Physically, the magazine has also gotten a big overhaul. The new version is 10″ x 13″, so quite large. It’s printed on heavy stock, uncoated paper. It feels closer to a coffee table book than a newsstand magazine.
In terms of the aesthetic, the inside has what I’d consider a pretty modern look overall: Most of the imagery is displayed in full-page or spread format to really take advantage of the magazine’s size. My art director, Randy Levensaler, has been working on print magazines for decades, and has an incredible eye for effective yet eye-catching layouts
That being said, in terms of the text, we’re very much charting a classic look. I can’t tell you how much Randy stressed over the font choices, text size and spacing—and I think it shows.
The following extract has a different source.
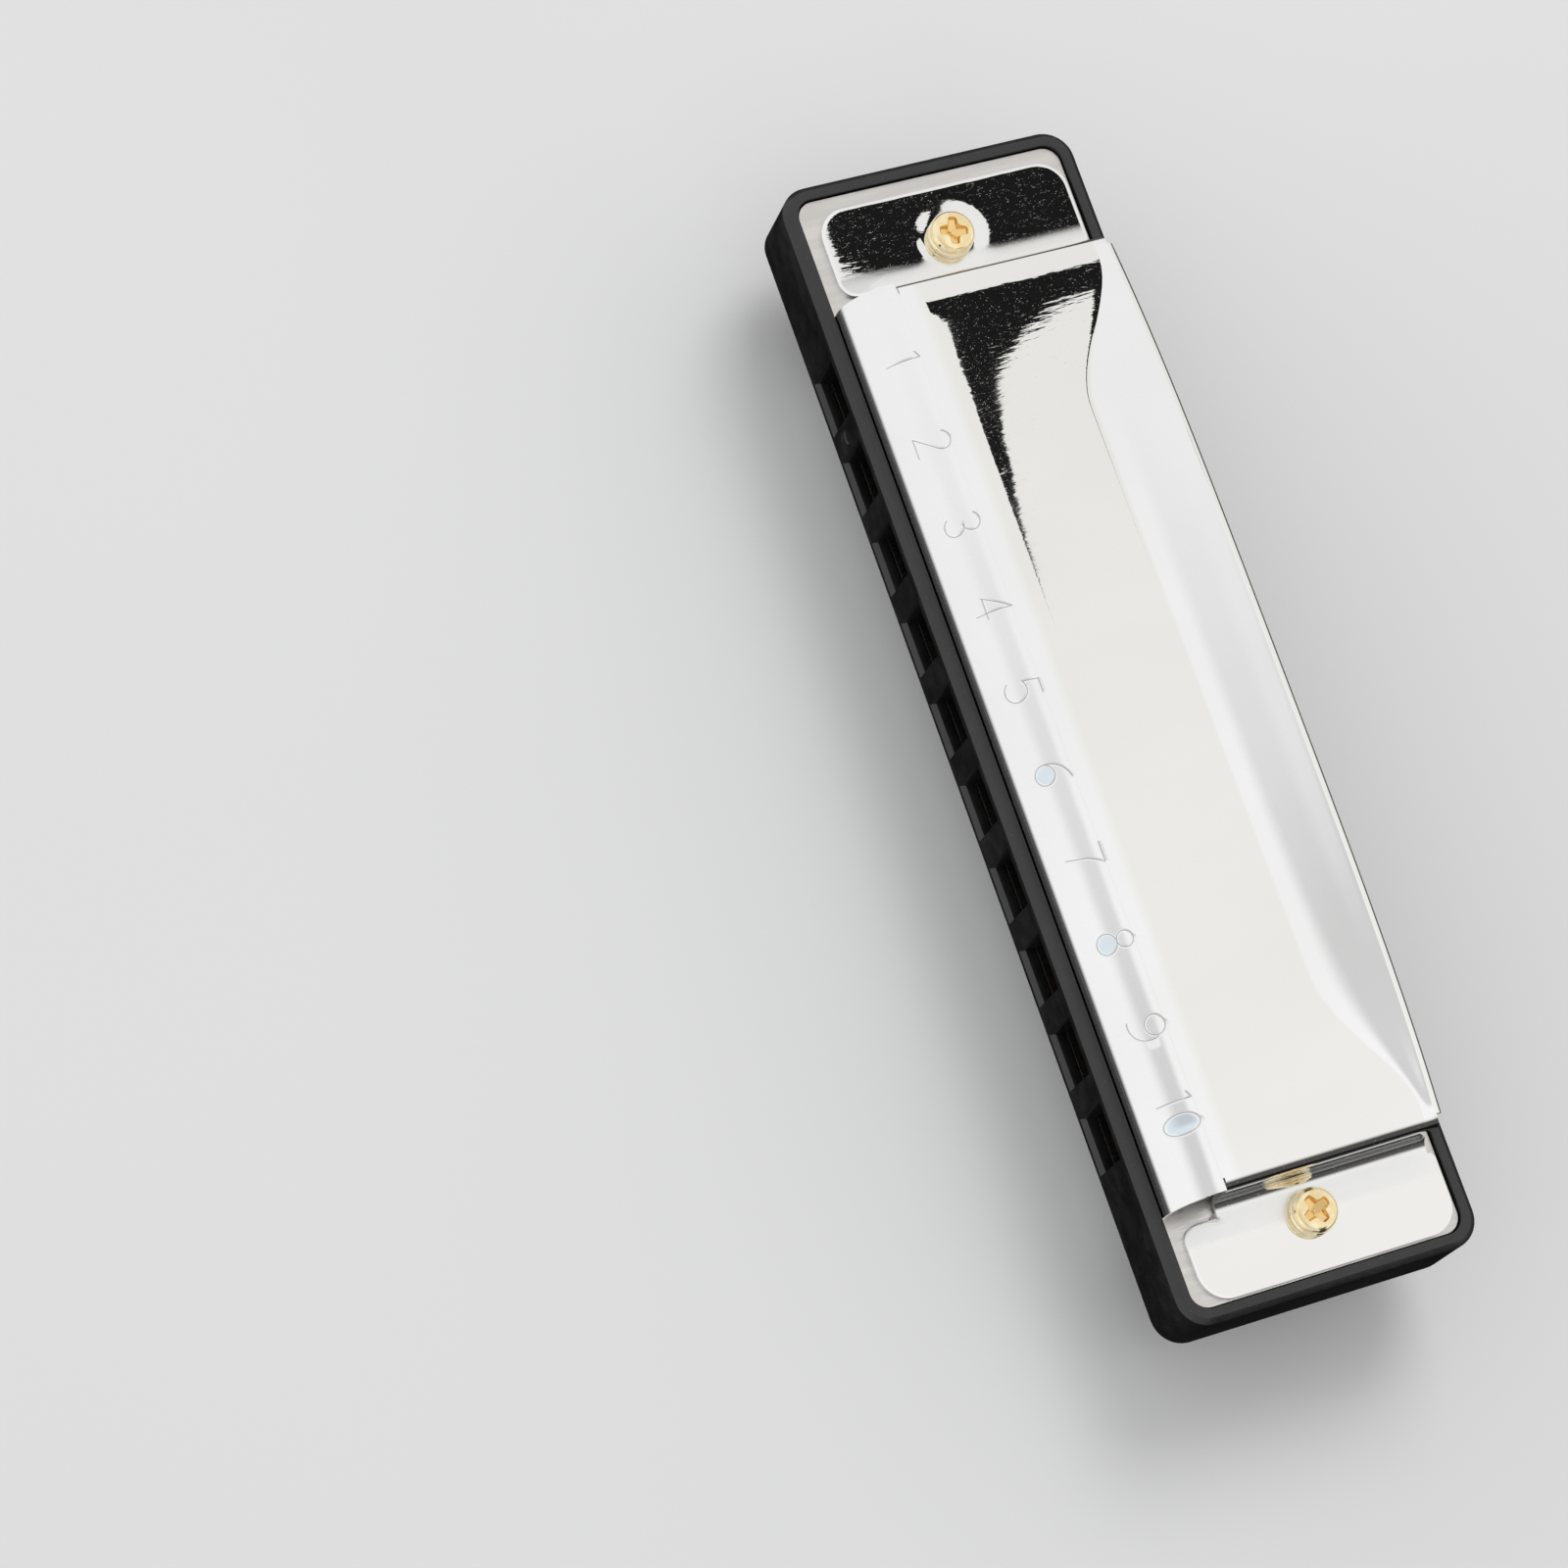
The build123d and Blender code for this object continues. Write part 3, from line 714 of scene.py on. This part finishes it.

We also retitled it as Summit Journal. For six years in the 1990s, after Jean and Helen sold the magazine, it was rebranded as Summit: The Mountain Journal. It closed up shop in 1996, and hasn’t been published since. So going with Summit Journal felt like a way to nod to both former iterations of the mag, yet once again signal that this is a new magazine for a new era.
Do you have to be a climber to be a reader?
Definitely not. I myself am a passionate climber, but at the end of the day my mission is to fill Summit Journal’s pages with quality journalism, photography and art.
The best piece in the first issue is by a brilliant young writer named Astra Lincoln, and it is about the advent of photographic surveying in the Canadian Rockies at the turn of the 20th century, and how this a) led to a boom in mountaineering, and b) is also inextricably related to episodes of ethnic cleansing in the area. It’s masterful.
Some of what we publish is surely a bit lingo heavy, but most of it, I’d say, should be totally accessible to the non-climber.
What is your longterm goal for Summit?
To make a magazine that people want to keep on their shelf to read and flip through again and again over the years.